If our earlier level 4 lockdowns felt eerie, with the lucky of us almost sleepwalking into domestic housewifery, nature walks and having our children surprise us, those pauses and the mesmerising change from busy lives at least allowed us to process even the big, sad stuff with our working minds.
We could see opportunities for useful reflection and action towards radical, much-needed change, if not immediately.
This lockdown has no such small consolations. We can be forgiven for taking a body blow, and not really knowing why. Real threats and noisy urgency inevitably throw up more primal reactions and it’s hard to be your best self.
Even in the uneasy month before this long-feared Covid outbreak within our borders, we had the Intergovernmental Panel on Climate Change declaring the environmental catastrophe “unequivocal” and reaching into every corner of the globe.
Then the UN called New Zealand’s brutal housing shortage a “human rights crisis”. That’s us – a cherished social housing poster nation for 80 years – brought down by democratic governments whose GDP successes rested on massive immigration and a pernicious ideology that only an unregulated market could fix it.
Somewhere in there was also the news that monopolistic practices had made us a happy hunting ground for an offshore food giant which has made our nourishment (as well as our housing and building costs) the most expensive in comparable nations.
Meanwhile, in the Covid response, Opposition politicians playing party politics in the shallow end with the nation’s morale haven’t helped.
Our woeful but still strangely newsworthy Opposition would have done better to have developed a bipartisan model for itself with an overwhelmingly popular government – on the pandemic, if nothing else.
If they’d put forward constructive plans to develop a genuinely fit-for-purpose quarantine station for the country, I for one would have been with them.
As Aucklanders, a great many of us are fed up with the idiocies of an ersatz MIQ on one of the busiest thoroughfares in downtown. Or, come to that, of the tax-payer gravy train for international hotel chains that have limped along with poor air conditioning and porous protocols that have contributed to the city’s sense of knife-edge hazards this past year.
We know we need an effective state, social safety nets and equality in citizens’ rights to housing, education and participation, and it’s desperately frustrating to be served up politics played out as a blood sport: sound and fury signifying – and accomplishing – nothing.

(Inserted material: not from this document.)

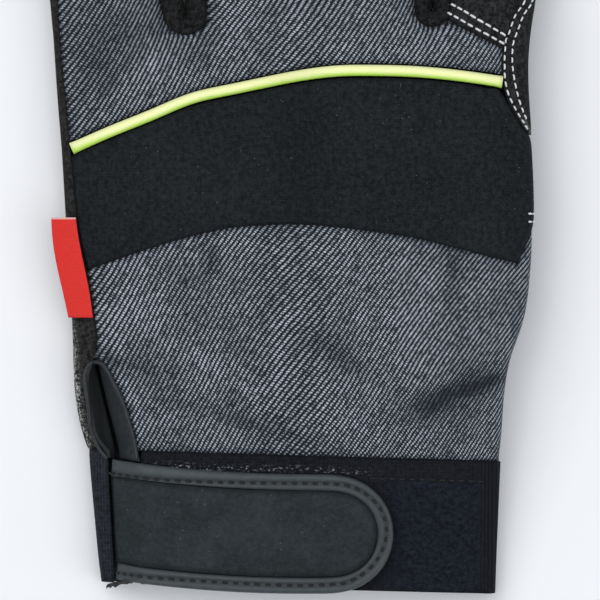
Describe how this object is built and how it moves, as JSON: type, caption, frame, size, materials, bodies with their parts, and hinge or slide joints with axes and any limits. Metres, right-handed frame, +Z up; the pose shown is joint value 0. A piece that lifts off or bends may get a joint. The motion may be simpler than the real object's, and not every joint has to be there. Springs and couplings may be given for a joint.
{
  "type": "mechanic glove",
  "caption": "Left work glove lying on its palm: denim back with a knit knuckle band, lime piping, suede palm and fingers, elastic cuff and a fastened hook-and-loop wrist strap.",
  "frame": {"origin": "on the flat underside of the palm, where it rests, level with the middle of the hand's back and towards the little finger's side", "axes": "+X across the hand towards the thumb side, +Y from the cuff to the fingertips, +Z up out of the back of the hand"},
  "size_m": [0.1267, 0.2272, 0.0284],
  "materials": {
    "denim": "coarse dark indigo twill with light specks",
    "knit": "smooth fine black knit",
    "suede": "black synthetic suede",
    "elastic": "ribbed black elastic",
    "loop": "dark navy loop cloth",
    "binding": "smooth dark grey leatherette",
    "neoprene": "dark cloth-faced foam rubber",
    "piping": "glossy lime",
    "label": "red woven",
    "hook": "black hook tape"
  },
  "bodies": {
    "root": {"back_lower": "denim", "knuckle_band": "knit", "piping": "piping", "back_upper": "denim", "index_back": "suede", "fourchette_little_ring": "suede", "fourchette_ring_middle": "suede", "fourchette_middle_index": "suede", "outer_side": "suede", "thumb_saddle": "suede", "slit_binding": "binding", "side_label": "label", "palm": "suede", "thumb_back": "suede", "thumb_front": "suede", "cuff_back": "loop", "cuff_elastic": "elastic", "strap_hook": "hook", "strap_body": "neoprene", "strap_binding": "binding"}
  },
  "joints": []
}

Covid lit a bonfire of the vanities almost everywhere and that, too, is agonising. Benighted Afghanistan; displaced refugees from every continent driven from their homes and into the sea; the planet itself in flames and no flicker of leadership to remind us where we thought we were going in the 60s and 70s towards world peace and ending hunger, racial discrimination and poverty. Arms and oil have a lot to answer for.
Nor is it a mystery that democracy struggles when it cannot deliver stability and prosperity – and even ours hasn’t in recent decades.
Foreign affairs commentator Simon Tisdall, in a Guardian article on recent upheavals in traditionally democratic Tunisia, points out the fallacies of democracy as an ideology with big ideas about peace, values and fundamental rights but whose transitions “often trip up over more mundane issues – economic distress, inequality, lack of opportunity, poor education, insecurity”.
Quoting Tunisian economics professor Fadhel Kaboub in the New York Times, he said the country had done well on ideological and political freedoms but had kept intact exactly the same economic model that produced inequality, a debt crisis and social economic exclusion. As a result, its democratically elected parliament had been widely reviled as a self-serving oligarchy.
“The broad message from around the world appears to be that if people are kept safe, fed, housed and in work by authoritarian or illiberal regimes, they may be prepared to forego the relative ‘luxury’ of high-end Western-style democracy.”
With America’s Republican party setting a terrible example, it was no wonder democracy is in trouble around the world, Tisdall said.
“Political liberty in the modern era, like everything else, is transactional – no longer a universal principle expounded by Enlightened philosophers and founding fathers but a tacky tradeoff… This grim situation has not come about by chance or by a bully-nouveau vintage year for despots and tyrants. It’s a product of public apathy and connivance, global inequality and ubiquitous political malpractice.”
The US and Europe need to convince Tunisians, and the rest of us, that prosperity and security, and collective and individual democratic rights are not incompatible but mutually reinforcing, said Tisdall.